11. Rekomendasi Strategis: Menyatukan Dua Sisi dalam Satu Kesatuan Tata Kelola
Agar PBJ dan reformasi birokrasi tidak berjalan dalam jalur yang terpisah atau bahkan saling berbenturan, maka perlu strategi menyeluruh yang menyatukan keduanya dalam satu arsitektur tata kelola. Beberapa rekomendasi strategis meliputi:
- Sinkronisasi regulasi dan kelembagaan, agar seluruh instansi memiliki rujukan dan standar yang sama dalam PBJ serta tidak ada tumpang tindih kewenangan atau fungsi yang kontraproduktif.
- Digitalisasi sebagai tulang punggung, dengan mendorong pengembangan sistem informasi pengadaan yang terintegrasi dengan sistem perencanaan dan penganggaran (SPBE-PBJ-Budget Planning).
- Penguatan kompetensi ASN secara masif, melalui pelatihan berkala, sertifikasi wajib, coaching lapangan, dan rotasi jabatan berbasis keahlian teknis PBJ.
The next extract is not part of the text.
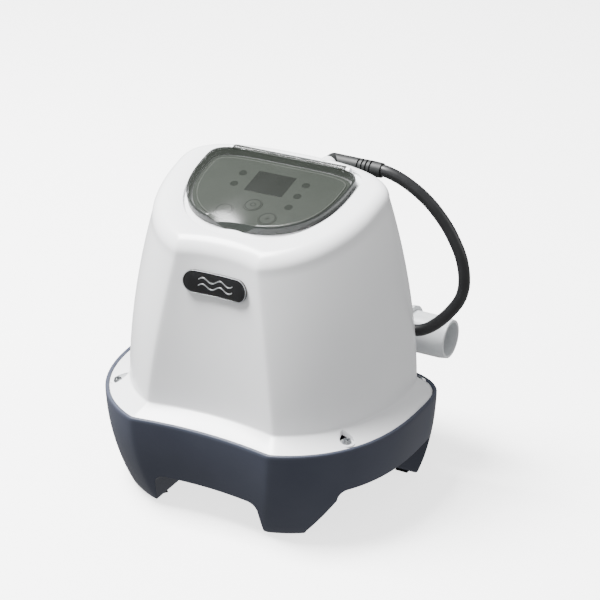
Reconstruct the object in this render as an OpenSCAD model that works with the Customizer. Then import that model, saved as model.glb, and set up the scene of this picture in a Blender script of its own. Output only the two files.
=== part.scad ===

- Mendorong keterlibatan publik dan pelaku usaha lokal, baik dalam pengawasan, penyusunan kebutuhan, maupun penyampaian umpan balik terhadap kualitas layanan pengadaan.
- Peningkatan fungsi pengawasan internal dan audit berbasis risiko, untuk menciptakan budaya pengendalian yang adaptif dan preventif.
Kesimpulan
Pengadaan Barang dan Jasa Pemerintah (PBJ) bukan sekadar proses administratif atau rutinitas teknis belaka, melainkan instrumen utama dalam menjalankan misi negara dalam menyediakan layanan publik yang berkualitas, terjangkau, dan berkeadilan. Dalam wajah yang ideal, PBJ dapat menjadi sumber efisiensi anggaran, penggerak ekonomi lokal, dan penyedia solusi atas kebutuhan masyarakat. Namun, wajah lain dari PBJ juga menampakkan celah-celah kerentanan: birokrasi yang lambat, potensi penyimpangan, dan sumber ketidakpuasan publik terhadap kinerja pemerintah.
Reformasi birokrasi hadir untuk menyeimbangkan kedua sisi mata uang tersebut. Ia bukan hanya soal memangkas prosedur atau mengubah struktur organisasi, melainkan soal memperbarui paradigma kerja, meningkatkan kompetensi manusia di balik sistem, dan menumbuhkan nilai-nilai profesionalisme serta integritas yang berkelanjutan. Ketika reformasi birokrasi dijalankan dengan konsisten dan menyatu dengan pembaruan sistem PBJ, maka hasilnya bukan hanya proses pengadaan yang lebih cepat dan murah, tetapi juga lebih bersih, transparan, dan responsif terhadap kebutuhan nyata masyarakat.
Dengan memperkuat integrasi antara sistem pengadaan dan arsitektur reformasi birokrasi, Indonesia dapat membangun fondasi pemerintahan yang tangguh dan modern-yang tidak hanya mampu memenuhi ekspektasi publik saat ini, tetapi juga adaptif menghadapi tantangan masa depan.